Não é justo com o teatro ser tratado com tanta leviandade, tanto desprezo, tanta ignorância. Não é justo com o teatro ter em suas plateias tanta gente falastrona e tantas luzinhas de celulares.

Não é justo com o teatro ser tratado com tanta leviandade, tanto desprezo, tanta ignorância”

Gosto tanto dessa faixa... ela vem me acompanhando há muitos anos” Miguel Falabella, ator, autor e diretor, comentando a foto que mostra aviso de lotação esgotada na bilheteria de sua mais nova peça, O Que O Mordomo Viu

Livrarias

O principal shopping da cidade, o Flamboyant, assiste a uma disputa de duas livrarias. A Saraiva acaba de inaugurar sua nova loja no centro comercial, mais bonita e espaçosa. É uma reação à unidade da Fnac, que trouxe para Goiânia um conceito mais contemporâneo na área. Quem ganha é o consumidor, mas o embate poderia melhorar. Ambas estão a anos-luz em acervo, informação ao cliente e novidades que uma rede como a Cultura, que não tem em Goiânia, costuma oferecer. Continuam com velhos e irritantes defeitos, como seções de referência empobrecidas e atendentes perdidos.

Snoopy

Foi divulgado o trailer da animação para o cinema da turma do Charlie Brown e seu cachorrinho Snoopy. Pelo que se viu, o imaginário fantástico criado por Charles Schultz foi preservado, o que é uma excelente notícia.

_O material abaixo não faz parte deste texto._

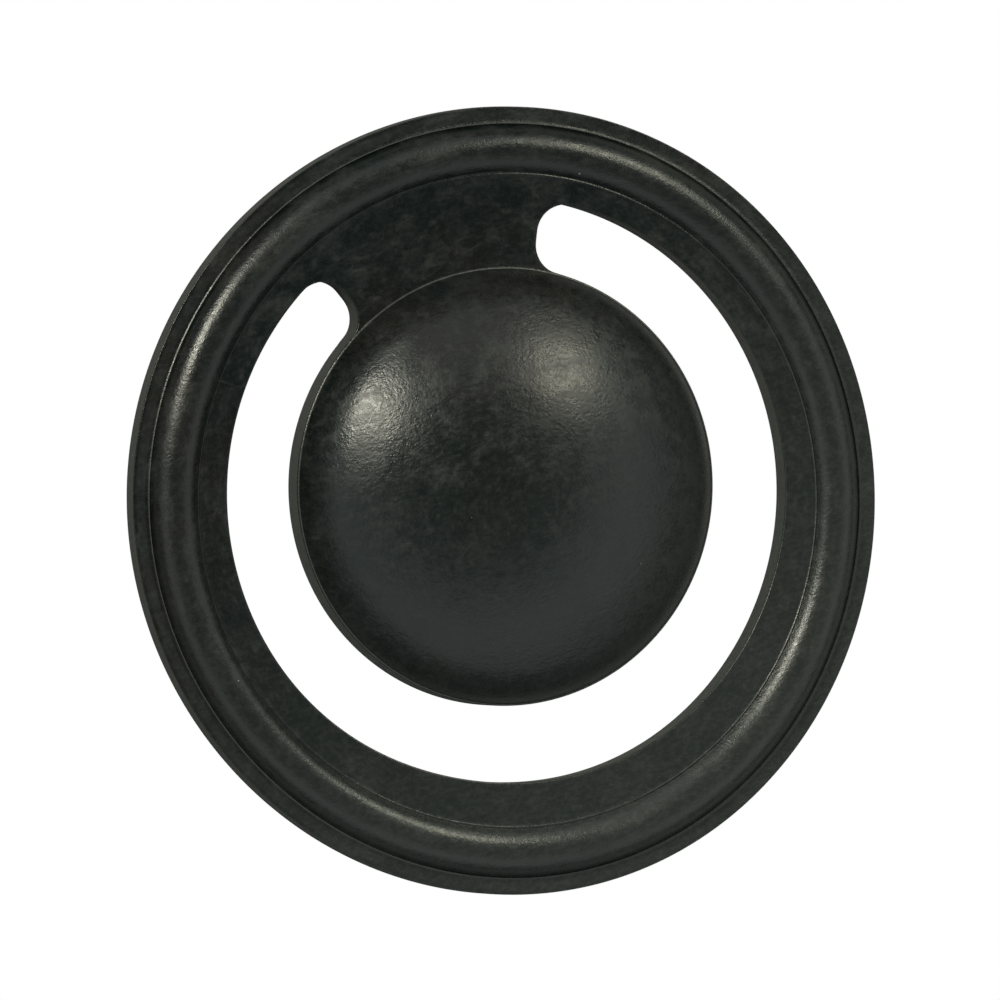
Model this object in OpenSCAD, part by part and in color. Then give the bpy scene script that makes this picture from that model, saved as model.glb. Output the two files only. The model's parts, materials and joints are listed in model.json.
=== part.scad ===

No trecho, Snoopy e o passarinho Woodstock se envolvem em confusões e o cachorro faz o tradicional uso de sua casinha como um avião de batalha. O “combate” acontece nos céus de Paris. Tudo muito lúdico, com aquela trilha sonora ao piano encantadora. Claro que estou, como fã incondicional desse desenho maravilhoso, ansioso para ver o filme.

RABISCOS

Rabiscos

■ O historiador Daniel Aarão Reis virá a Goiânia, na primeira quinzena de dezembro, para lançar sua elogiada biografia do líder comunista Luís Carlos Prestes.

■ Neste sábado, na Pizzaria Geppetto, o diretor teatral Danilo Alencar, do Grupo Guará, faz pré-estreia de sua nova produção, uma adaptação do conto Soroco, Sua Mãe, Sua Filha, de Guimarães Rosa. No domingo, tem apresentação no Espaço Cultural UFG.

■ A Quasar Cia. de Dança também estreia coreografia nova, Sobre Isto, Meu Corpo Não Cansa, nos dias 2 e 3 de dezembro, no Teatro Goiânia.